Ao recorrer, a autora alegou que os alimentos compensatórios possuem natureza própria e autônoma, distinta da meação ou do resultado da partilha, e a verba não pode ser interpretada com uma forma de parcelamento da partilha, mas sim como instrumento de equilíbrio econômico entre as partes até a efetiva conclusão da partilha, com o pagamento da meação àquele que não permaneceu na posse dos bens. O argumento foi acolhido integralmente pelo TJSC.
Igualdade de gênero
Para Mariane Bosa, advogada do caso e membro do Instituto Brasileiro de Direito de Família – IBDFAM, a revogação antecipada da verba, antes da conclusão da partilha, não apenas afronta a lógica do instituto, como também gera enriquecimento ilícito, viola o princípio da igualdade de gêneros e perpetua a violência patrimonial contra a mulher, modalidade expressamente reconhecida pela Lei Maria da Penha.
“Essa verba tem a finalidade de equilibrar economicamente aquele que, após o fim da união, fica afastado da administração dos bens comuns, sem acesso à sua meação nem aos frutos dela decorrentes. Conforme a decisão, os alimentos compensatórios não se confundem com um parcelamento da partilha e não se compensam com o valor dos bens a serem partilhados, já que sua função é exclusivamente a de garantir equilíbrio econômico enquanto um dos ex-cônjuges permanece na administração exclusiva do patrimônio”, afirma a advogada.
Na visão da advogada, a decisão reafirma o direito à percepção de uma compensação enquanto não ultimada a divisão patrimonial e impede que aquele que permanece na posse e administração exclusiva do acervo comum se beneficie da morosidade processual como estratégia de postergação da partilha, usufruindo sozinho dos frutos do patrimônio sem qualquer contraprestação ao outro consorte.”
“Conforme consignado no acórdão, a principal função dos alimentos compensatórios é evitar o enriquecimento sem causa do ex-companheiro que permanece na posse do patrimônio comum do casal e, portanto, usufrui de forma unilateral dos frutos desses bens. Nesse contexto, o escritório obteve êxito ao reverter a decisão de primeiro grau e assegurar o retorno do pagamento da verba em favor da nossa cliente até a efetiva conclusão da partilha, com o pagamento de sua meação, sobretudo porque a totalidade do patrimônio, bens móveis, imóveis e, em especial, as empresas, seguem sob administração exclusiva do ex-companheiro”, observa.
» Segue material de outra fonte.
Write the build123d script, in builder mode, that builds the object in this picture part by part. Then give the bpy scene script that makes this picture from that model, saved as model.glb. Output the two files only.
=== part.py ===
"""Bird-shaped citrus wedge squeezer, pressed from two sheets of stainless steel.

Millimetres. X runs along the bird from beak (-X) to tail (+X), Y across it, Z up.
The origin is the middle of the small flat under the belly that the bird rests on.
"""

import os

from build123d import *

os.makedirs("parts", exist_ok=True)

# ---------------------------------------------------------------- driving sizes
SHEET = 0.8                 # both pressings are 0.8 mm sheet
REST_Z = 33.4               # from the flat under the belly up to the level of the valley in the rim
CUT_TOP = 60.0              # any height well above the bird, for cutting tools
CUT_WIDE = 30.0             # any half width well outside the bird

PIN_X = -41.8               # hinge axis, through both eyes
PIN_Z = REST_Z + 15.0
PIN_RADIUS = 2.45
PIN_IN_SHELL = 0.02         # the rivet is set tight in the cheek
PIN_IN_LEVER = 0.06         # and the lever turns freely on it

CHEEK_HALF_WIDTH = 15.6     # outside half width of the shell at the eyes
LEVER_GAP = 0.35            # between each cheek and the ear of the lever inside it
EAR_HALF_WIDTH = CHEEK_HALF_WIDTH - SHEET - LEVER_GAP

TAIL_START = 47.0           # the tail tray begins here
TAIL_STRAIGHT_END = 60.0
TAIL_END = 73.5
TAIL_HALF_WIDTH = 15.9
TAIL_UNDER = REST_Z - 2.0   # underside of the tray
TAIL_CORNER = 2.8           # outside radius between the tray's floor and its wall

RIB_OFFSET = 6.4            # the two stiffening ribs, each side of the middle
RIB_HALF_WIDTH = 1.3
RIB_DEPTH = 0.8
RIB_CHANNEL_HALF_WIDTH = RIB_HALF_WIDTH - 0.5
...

Ainda conforme a especialista, dessa forma, a fixação dos alimentos compensatórios mitiga os efeitos negativos da demora da partilha na parte desprovida, ainda que temporariamente, da meação.
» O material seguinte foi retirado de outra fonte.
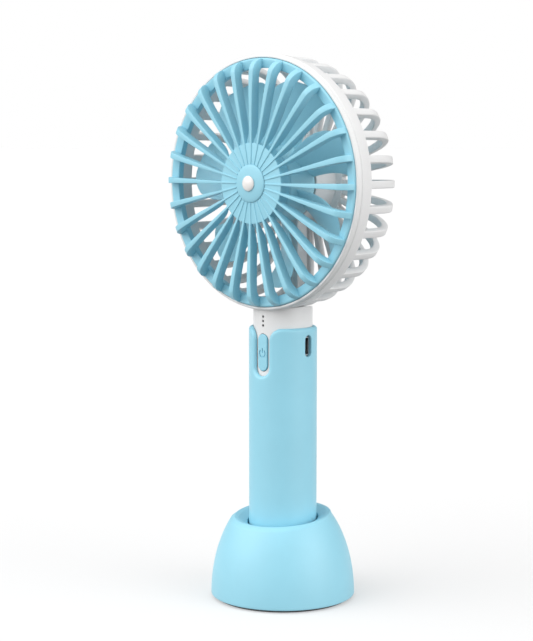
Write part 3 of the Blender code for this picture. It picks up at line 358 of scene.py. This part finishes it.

“Assim, restou demonstrado que a demora ou a protelação da partilha configura verdadeira violência processual e patrimonial, na medida em que perpetua o uso exclusivo dos bens comuns por apenas um dos consortes, em prejuízo do outro, que permanece privado de sua meação sem a devida compensação”, complementa.
Alimentos compensatórios
Mariane entende que os maiores desafios para garantir a efetividade dos alimentos compensatórios no Judiciário brasileiro incluem reafirmar o conceito e a finalidade do instituto. Segundo ela, ainda há resistência em compreendê-lo como uma prestação autônoma e temporária, destinada a equilibrar economicamente os ex-consortes até a efetiva partilha, e não como uma antecipação ou parcelamento da meação.
“Superado esse obstáculo, impõe-se demonstrar, no caso concreto, o desequilíbrio patrimonial existente: de um lado, quem permanece na posse e administração exclusiva do patrimônio comum, usufruindo sozinho de seus frutos; de outro, aquele que fica privado de sua meação e precisa de compensação para manter um mínimo de equilíbrio”, acrescenta.
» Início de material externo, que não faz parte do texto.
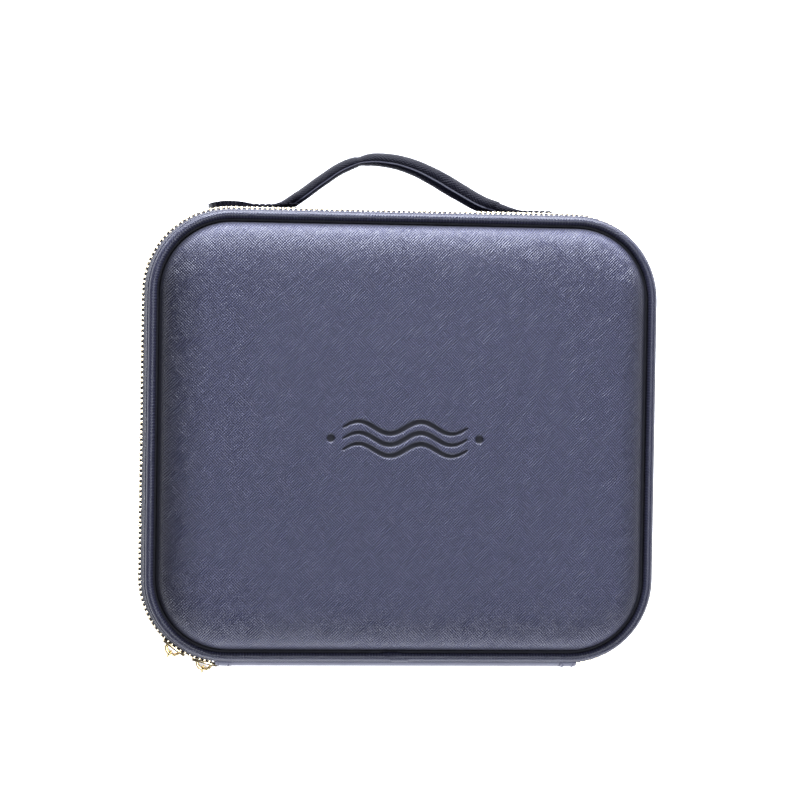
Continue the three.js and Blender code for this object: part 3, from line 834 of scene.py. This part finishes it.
def smooth_path(points, steps):
    """Points along one even curve through the given points."""
    line = bpy.data.curves.new("path", "CURVE")
    line.dimensions = "3D"
    line.resolution_u = 24
    spline = line.splines.new("BEZIER")
    spline.bezier_points.add(len(points) - 1)
    for knot, point in zip(spline.bezier_points, points):
        knot.co = point
        knot.handle_left_type = knot.handle_right_type = "AUTO"
    mesh = curve_mesh(line)
    dense = [vert.co.copy() for vert in mesh.vertices]
    lengths = [0.0]
    for first, second in zip(dense, dense[1:]):
        lengths.append(lengths[-1] + (second - first).length)
    path = []
    k = 0
    for i in range(steps + 1):
        goal = lengths[-1] * i / steps
        while k < len(dense) - 2 and lengths[k + 1] < goal:
            k += 1
        span = lengths[k + 1] - lengths[k]
        path.append(dense[k].lerp(dense[k + 1], (goal - lengths[k]) / span))
    return path, lengths[-1]


bow = [Vector((x, GUSSET_FACE - out, HANDLE_HEIGHT)) for x, out in HANDLE_BOW]
path, handle_length = smooth_path(bow, HANDLE_STEPS)
CREASE_AT = 22.0                        # along X, where the roll has kinked
LAP_AT, LAP_WIDE = -0.3, 0.12           # the lapped edge, from -1 inside the bow to 1 outside it
HANDLE_SIDES = 48


def wrapped_grid(columns, rows, shape, width, height, closed_round=False):
    """A grid of faces laid onto a shape: shape(u, v) places each crossing, u and v from 0 to 1."""
    bm = bmesh.new()
    layer = bm.loops.layers.uv.new("cloth")
    bmesh.ops.create_grid(bm, x_segments=columns, y_segments=rows, size=0.5, calc_uvs=True)
    for face in bm.faces:
        for loop in face.loops:
            loop[layer].uv = ((loop.vert.co.x + 0.5) * width * MM, (loop.vert.co.y + 0.5) * height * MM)
    for vert in bm.verts:
        vert.co = shape(vert.co.x + 0.5, vert.co.y + 0.5)
    if closed_round:
        bmesh.ops.remove_doubles(bm, verts=bm.verts, dist=0.001)
    face_out(bm)
    return bm


def half_at(x):
    """Half the roll's thickness at a place along X."""
    for (from_x, from_half), (to_x, to_half) in zip(ROLL_HALF, ROLL_HALF[1:]):
        if x >= to_x:
            share = min(1, (from_x - x) / (from_x - to_x))
            return from_half + (to_half - from_half) * share
    return ROLL_HALF[-1][1]


def handle_roll(u, v):
    i = round(u * HANDLE_STEPS)
    point = path[i]
    ahead = path[min(i + 1, HANDLE_STEPS)] - path[max(i - 1, 0)]
    outward = Vector((ahead.y, -ahead.x, 0)).normalized()
    if outward.y > 0:
        outward.negate()
    grown = min(1, min(u, 1 - u) * handle_length / 8)
    tall = ROLL_TALL * (0.48 + 0.52 * grown)
    off = point.x - CREASE_AT
    kink = math.exp(-(off / 2.2) ** 2)
    wrinkle = 1 - 0.16 * kink + 0.04 * math.cos(off * 2.4) * math.exp(-(off / 7) ** 2)
    angle = 2 * math.pi * v
    lapped = 1.0
    if math.cos(angle) < LAP_AT:
        lapped = 1.07 if math.cos(angle) > LAP_AT - LAP_WIDE else 0.9
    across = math.cos(angle) * half_at(point.x) * wrinkle * lapped
    up = math.sin(angle) * tall * (1 - 0.05 * kink) * lapped
    return point + outward * across + Vector((0, 0, up))


ROLL_ROUND = 40                         # the leather's width round the roll
bm = wrapped_grid(HANDLE_STEPS, HANDLE_SIDES, handle_roll, handle_length, ROLL_ROUND, closed_round=True)
layer = bm.loops.layers.uv["cloth"]
# The faces along the lapped ridge take the painted highlight.
for face in bm.faces:
    around = sum(loop[layer].uv.y for loop in face.loops) / len(face.loops) / (ROLL_ROUND * MM)
    if LAP_AT - LAP_WIDE < math.cos(2 * math.pi * around) < LAP_AT:
        face.material_index = 1
close_ends(bm)
face_out(bm)
handle = finish_piece(bm, "handle_roll", "handle", [handle_leather, painted_lap_highlight],
                      ["handle_grip"])

QUARTER_Z = Matrix.Rotation(math.pi / 2, 4, "Z")
TAB_FROM, TAB_TO = 50, 112
TAB_HALF = 14
TAB_END = 9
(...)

Outro ponto mencionado pela advogada é a produção de prova. “A constatação desse desequilíbrio depende de perícia contábil sobre empresas e exige profissionais qualificados, capazes de compreender as especificidades do ramo de atividade e os limites do objeto da perícia.”
“Além disso, é comum que a parte contrária utilize expedientes protelatórios para atrasar a entrega da documentação necessária, o que exige atuação estratégica da advocacia e acompanhamento técnico rigoroso para que a prova seja produzida de forma célere e precisa”, acrescenta.
Efetividade
Mariane Bosa destaca ainda desafios ligados ao cumprimento da decisão, pois o arbitramento da verba não é suficiente para assegurar sua efetividade. “Torna-se necessário lançar mão de mecanismos eficazes, como o desconto direto sobre lucros a distribuir, a fixação de astreintes em caso de descumprimento e, em hipóteses que envolvem sociedades empresariais, até mesmo a desconsideração inversa da personalidade jurídica, de modo a alcançar receitas para o efetivo pagamento.”
Ainda conforme a advogada, os alimentos compensatórios são devidos até a conclusão da partilha e o efetivo pagamento da meação, possuindo caráter indenizatório em favor daquele que não detém a posse e a administração dos bens comuns.
“O instituto cumpre a finalidade de impedir o enriquecimento sem causa e de coibir a utilização do processo como instrumento de violência patrimonial e fraude à partilha, práticas infelizmente recorrentes. Em síntese, este campo demanda conhecimento técnico especializado, atuação advocatícia estratégica e diligente, a fim de que os alimentos compensatórios possam efetivamente cumprir sua função sem distorções”, conclui.